Each contributor adds their own style to the magazine. Some lie in wait, others get up close and personal. But for Marty Taylor, weaving through the clouds beneath a paraglider is the method of choice.
Incurable thrill seeker and risk taker, along with being one of the few New Zealand Geographic contributors who both write and photograph, Taylor takes the readers to worlds of adventure that, let’s face it, most of us would prefer to just read about from the comfort of an armchair.
Taylor has always bordered on the extreme.
“From the very first time I launched my paraglider, I was hooked—everyday life couldn’t ever get me up to the heights of adrenalin that once experienced, I would forever crave. Anabatic air was now my drug of choice,” he says.

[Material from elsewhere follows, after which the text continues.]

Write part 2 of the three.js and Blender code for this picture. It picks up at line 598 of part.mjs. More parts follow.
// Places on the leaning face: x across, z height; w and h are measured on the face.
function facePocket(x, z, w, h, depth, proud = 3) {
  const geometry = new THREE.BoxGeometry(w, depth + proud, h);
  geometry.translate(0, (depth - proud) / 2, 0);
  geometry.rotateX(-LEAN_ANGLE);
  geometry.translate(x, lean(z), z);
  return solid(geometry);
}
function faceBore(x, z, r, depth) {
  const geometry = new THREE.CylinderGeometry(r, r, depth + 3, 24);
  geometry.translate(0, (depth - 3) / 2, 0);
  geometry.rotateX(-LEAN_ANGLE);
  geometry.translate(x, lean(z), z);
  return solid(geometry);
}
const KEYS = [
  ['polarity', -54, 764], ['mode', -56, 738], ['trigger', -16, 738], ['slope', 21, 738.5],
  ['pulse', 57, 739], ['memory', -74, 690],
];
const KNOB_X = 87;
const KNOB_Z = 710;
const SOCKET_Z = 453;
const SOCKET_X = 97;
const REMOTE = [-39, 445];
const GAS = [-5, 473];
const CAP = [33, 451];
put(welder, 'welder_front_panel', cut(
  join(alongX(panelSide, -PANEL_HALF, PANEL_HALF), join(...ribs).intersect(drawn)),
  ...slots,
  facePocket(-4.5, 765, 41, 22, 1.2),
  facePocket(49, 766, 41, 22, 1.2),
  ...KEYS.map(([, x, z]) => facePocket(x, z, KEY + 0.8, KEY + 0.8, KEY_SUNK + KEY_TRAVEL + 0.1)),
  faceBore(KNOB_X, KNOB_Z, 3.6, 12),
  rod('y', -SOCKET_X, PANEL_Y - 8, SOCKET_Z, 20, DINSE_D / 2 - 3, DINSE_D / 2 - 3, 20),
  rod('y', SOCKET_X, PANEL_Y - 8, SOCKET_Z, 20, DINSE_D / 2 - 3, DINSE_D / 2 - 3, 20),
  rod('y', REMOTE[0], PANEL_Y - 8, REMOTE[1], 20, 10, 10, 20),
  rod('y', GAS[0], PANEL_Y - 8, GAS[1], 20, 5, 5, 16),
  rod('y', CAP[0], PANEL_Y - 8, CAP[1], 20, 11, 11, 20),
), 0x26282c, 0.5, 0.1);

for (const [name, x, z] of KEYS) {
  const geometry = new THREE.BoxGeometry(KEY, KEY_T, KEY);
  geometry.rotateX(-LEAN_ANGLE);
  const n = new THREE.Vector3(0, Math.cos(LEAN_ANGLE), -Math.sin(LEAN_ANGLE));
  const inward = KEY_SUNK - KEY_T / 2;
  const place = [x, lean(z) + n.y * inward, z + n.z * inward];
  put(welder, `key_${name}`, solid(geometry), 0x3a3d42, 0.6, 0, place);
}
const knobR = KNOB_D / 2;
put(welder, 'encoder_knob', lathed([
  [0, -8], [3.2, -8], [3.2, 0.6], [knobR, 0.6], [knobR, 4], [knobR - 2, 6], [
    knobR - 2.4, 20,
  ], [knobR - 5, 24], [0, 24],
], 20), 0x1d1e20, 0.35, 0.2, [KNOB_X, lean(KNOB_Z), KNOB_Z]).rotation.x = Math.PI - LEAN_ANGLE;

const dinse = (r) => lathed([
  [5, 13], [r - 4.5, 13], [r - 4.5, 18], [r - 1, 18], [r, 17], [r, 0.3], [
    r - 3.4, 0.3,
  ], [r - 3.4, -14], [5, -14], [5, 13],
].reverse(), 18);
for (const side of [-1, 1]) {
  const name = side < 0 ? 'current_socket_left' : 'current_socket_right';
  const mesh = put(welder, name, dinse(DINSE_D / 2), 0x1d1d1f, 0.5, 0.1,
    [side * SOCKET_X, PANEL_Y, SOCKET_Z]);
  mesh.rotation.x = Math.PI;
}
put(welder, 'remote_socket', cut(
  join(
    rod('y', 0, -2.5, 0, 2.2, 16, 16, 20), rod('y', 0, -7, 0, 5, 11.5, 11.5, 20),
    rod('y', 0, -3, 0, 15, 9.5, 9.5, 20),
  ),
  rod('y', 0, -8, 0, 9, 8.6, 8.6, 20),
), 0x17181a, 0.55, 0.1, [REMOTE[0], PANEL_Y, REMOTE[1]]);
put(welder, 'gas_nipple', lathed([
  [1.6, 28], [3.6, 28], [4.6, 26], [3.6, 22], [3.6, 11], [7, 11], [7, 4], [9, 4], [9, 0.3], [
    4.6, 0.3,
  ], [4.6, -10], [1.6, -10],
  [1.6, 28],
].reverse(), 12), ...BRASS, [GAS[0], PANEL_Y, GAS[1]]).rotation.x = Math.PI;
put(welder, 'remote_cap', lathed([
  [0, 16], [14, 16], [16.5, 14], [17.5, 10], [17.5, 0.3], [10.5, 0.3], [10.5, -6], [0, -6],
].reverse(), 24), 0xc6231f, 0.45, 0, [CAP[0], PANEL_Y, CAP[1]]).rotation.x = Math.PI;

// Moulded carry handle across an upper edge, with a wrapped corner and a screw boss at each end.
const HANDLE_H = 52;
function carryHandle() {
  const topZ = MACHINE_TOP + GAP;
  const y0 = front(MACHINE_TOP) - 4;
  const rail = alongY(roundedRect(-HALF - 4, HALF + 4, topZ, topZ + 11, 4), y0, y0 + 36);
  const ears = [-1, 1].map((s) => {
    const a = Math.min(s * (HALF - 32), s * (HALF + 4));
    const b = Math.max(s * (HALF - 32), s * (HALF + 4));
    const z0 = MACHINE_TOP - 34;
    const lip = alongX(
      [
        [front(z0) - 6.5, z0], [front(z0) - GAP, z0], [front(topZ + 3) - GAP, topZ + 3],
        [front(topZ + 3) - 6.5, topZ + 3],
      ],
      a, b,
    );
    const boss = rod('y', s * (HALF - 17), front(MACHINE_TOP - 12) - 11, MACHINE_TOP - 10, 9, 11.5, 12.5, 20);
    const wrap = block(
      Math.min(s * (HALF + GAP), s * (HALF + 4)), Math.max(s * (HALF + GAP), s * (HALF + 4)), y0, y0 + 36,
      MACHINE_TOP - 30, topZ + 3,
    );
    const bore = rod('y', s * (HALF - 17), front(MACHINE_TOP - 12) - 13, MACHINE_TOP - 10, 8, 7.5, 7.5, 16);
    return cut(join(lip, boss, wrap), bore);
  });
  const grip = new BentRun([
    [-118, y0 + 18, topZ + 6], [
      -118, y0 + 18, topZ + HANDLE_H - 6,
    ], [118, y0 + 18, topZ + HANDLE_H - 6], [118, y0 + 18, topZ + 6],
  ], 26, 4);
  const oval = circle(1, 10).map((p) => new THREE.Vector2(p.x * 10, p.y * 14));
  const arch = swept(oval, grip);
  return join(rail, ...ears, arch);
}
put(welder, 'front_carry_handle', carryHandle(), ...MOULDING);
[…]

In issue 71, Marty accompanied Omarama airfield gliding instructor Dieter Betz 24,000 feet in the air. With his breath encrusting the surrounding cockpit in ice, he snapped a self-portrait. “The poker face might not give much away but I was tripping,” he says. This lead him on to write the paragliding feature in the 2005 issue, conveying the euphoria, terror, awe and concentration of the moment.
But with extreme adventure is required deep insights into the forces of nature; humidity, temperature, pressure, and keeping your head when it all starts to get a little dicey. Succeeding in both preserving your life and satisfying the art director is a high bar, but then Taylor is at his best at high altitude.